Shock and outrage swept society, including campuses, where students resented what seemed like arbitrary authority that mirrored heavy-handed government, and by February 1969, increasingly angry students defied a disputed student government election at Western Illinois University, and 2,000 of us took over the union building here.

Nine months later, hundreds marched throughout Macomb, part of the national Moratorium to End the War in Vietnam; weeks later, dozens of buses from Illinois traveled to Washington, D.C., to participate in the November Moratorium, where some 500,000 Americans gathered around the Washington Monument to oppose that war.

In contrast to such turbulence, days later the Pentagon held a draft lottery that randomly pulled birthdays to see which young men would go to war. In my dorm, men gathered to watch their destinies picked on live TV. My number was 204, and the highest number sent to Vietnam was 195. A friend on our floor was numbered 137 and he enlisted soon after. He’d die in Vietnam the next fall.

Of course, Vietnam already was on the minds of people whose student deferments had exempted them from the military draft. A schoolmate’s brother had returned from Southeast Asia gravely wounded.
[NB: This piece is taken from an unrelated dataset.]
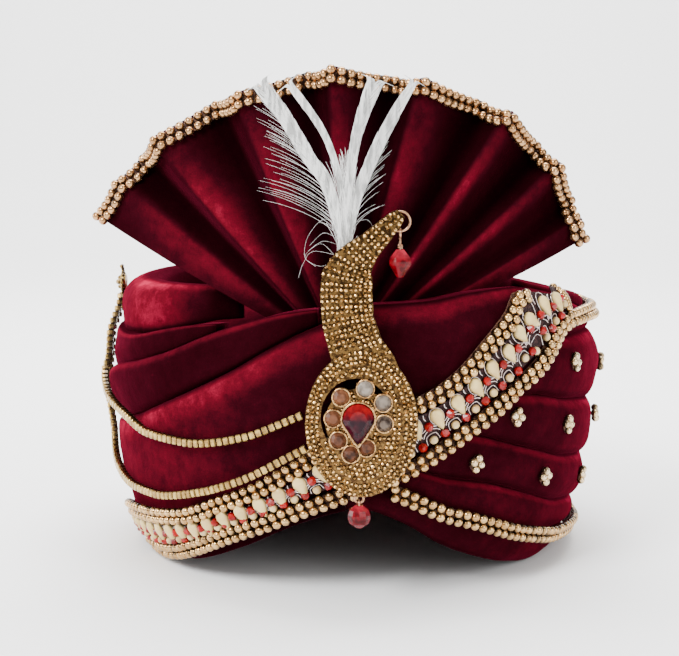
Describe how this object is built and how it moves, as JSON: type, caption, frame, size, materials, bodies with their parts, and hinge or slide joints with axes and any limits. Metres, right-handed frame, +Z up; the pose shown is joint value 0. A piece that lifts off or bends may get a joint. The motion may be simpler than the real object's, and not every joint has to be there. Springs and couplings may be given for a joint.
{
  "type": "tied turban",
  "caption": "Stiff tied velvet turban with wound folds, an upright pleated fan, jewelled lace bands, two swagged chains and a curved brooch with a feather plume.",
  "frame": {"origin": "middle of the turban's box, on the surface that its rim rests on", "axes": "+Z up; the front, with the brooch, faces -Y; +X is to the right of someone who looks at the front"},
  "size_m": [0.2258, 0.2678, 0.2123],
  "materials": {
    "velvet": "crushed velvet, deep maroon",
    "lace": "net set with drops and beads",
    "gold_balls": "polished balls",
    "brooch_gold": "antique gold set with small stones",
    "chain_gold": "pale gold plating",
    "ruby": "cut, foiled at the back",
    "champagne_stone": "cut, foiled at the back",
    "coral_glass": "cut bead",
    "feather": "white feather"
  },
  "bodies": {
    "root": {"cap": "velvet", "hem_roll": "velvet", "low_roll": "velvet", "middle_roll": "velvet", "high_fold": "velvet", "top_fold": "velvet", "front_panel": "velvet", "sweep_fold": "velvet", "crown_wrap": "velvet", "fan": "velvet", "fan_trim": "gold_balls", "band_lace": "lace", "band_edge_upper": "gold_balls", "band_edge_lower": "gold_balls", "narrow_trim": "gold_balls", "chain_upper": "chain_gold", "chain_lower": "chain_gold", "chain_hook": "chain_gold", "brooch": "brooch_gold", "petal_stone_1": "champagne_stone", "petal_stone_2": "champagne_stone", "petal_stone_3": "champagne_stone", "petal_stone_4": "champagne_stone", "petal_stone_5": "champagne_stone", "petal_stone_6": "champagne_stone", "petal_stone_7": "champagne_stone", "petal_stone_8": "champagne_stone", "centre_stone": "ruby", "tip_drop": "coral_glass", "lower_drop": "coral_glass", "plume": "feather"}
  },
  "joints": []
}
An older neighbor who’d played wiffle ball with us just a few years earlier was killed in combat that summer.

Activism bubbled for months and boiled over after National Guard troops shot anti-war protestors at Kent State, killing four and wounding eight. Two weeks later police opened fire at student protestors at Jackson State, killing two and injuring 12. Almost spontaneously, students invaded WIU’s ROTC building and occupied it for days, when students went on strike.

Seeing recent “tent cities” disrupting and criticizing colleges and political leaders from President Biden to Israel’s Prime Minister Netanyahu also is reminiscent of disillusionment felt in the ’60s and ’70s. There really was political corruption then, too.

President Nixon was forced to resign after conservative Republicans joined with liberal Democrats to hold him accountable for much of the Watergate scandal. One of Nixon’s aides, John Ehrlichman, was one of those convicted, and he served 18 months in prison.

In the ’90s, Erlichman, in an interview with Harper’s magazine journalist Dan Baum, conceded how one of many Nixon administration initiatives targeted people like me and my friends.

“The Nixon campaign in 1968, and the Nixon White House after that, had two enemies,” Erlichman said, “— the anti-war Left and Black people. You understand what I’m saying? We knew we couldn’t make it illegal to be either against the war or Black, but by getting the public to associate the hippies with marijuana and Blacks with heroin, and then criminalizing both heavily, we could disrupt those communities.

“We could arrest their leaders, raid their homes, break up their meetings, and vilify them night after night on the evening news,” he added in Baum’s 2016 cover story on the War on Drugs. “Did we know we were lying about the drugs? Of course we did.”

Besides the reassurance many of us felt that our uncertainty or naivete were less folly and vanity than clumsy but correct, there have been moments of profound reconciliation, between those who opposed the Vietnam War no matter what, and those who backed it. Veterans were divided, too, and one vet I argued with often was a colorful guy who resembled the grizzled cowboy actor Leo Gordon. We developed a mutual respect, agreeing to disagree, and we both became newspapermen, then good friends. Likewise, hometown Vietnam vets returned, harboring little ill will toward anti-war classmates.

WIU’s ROTC program eventually was moved from the building students temporarily seized, and about 20 years after that occupation I taught there.

I hope this year’s student activists make a difference, endure difficulties, and find common ground with their current antagonists.

As the Chambers Brothers sang in 1967, “Time Has Come Today.”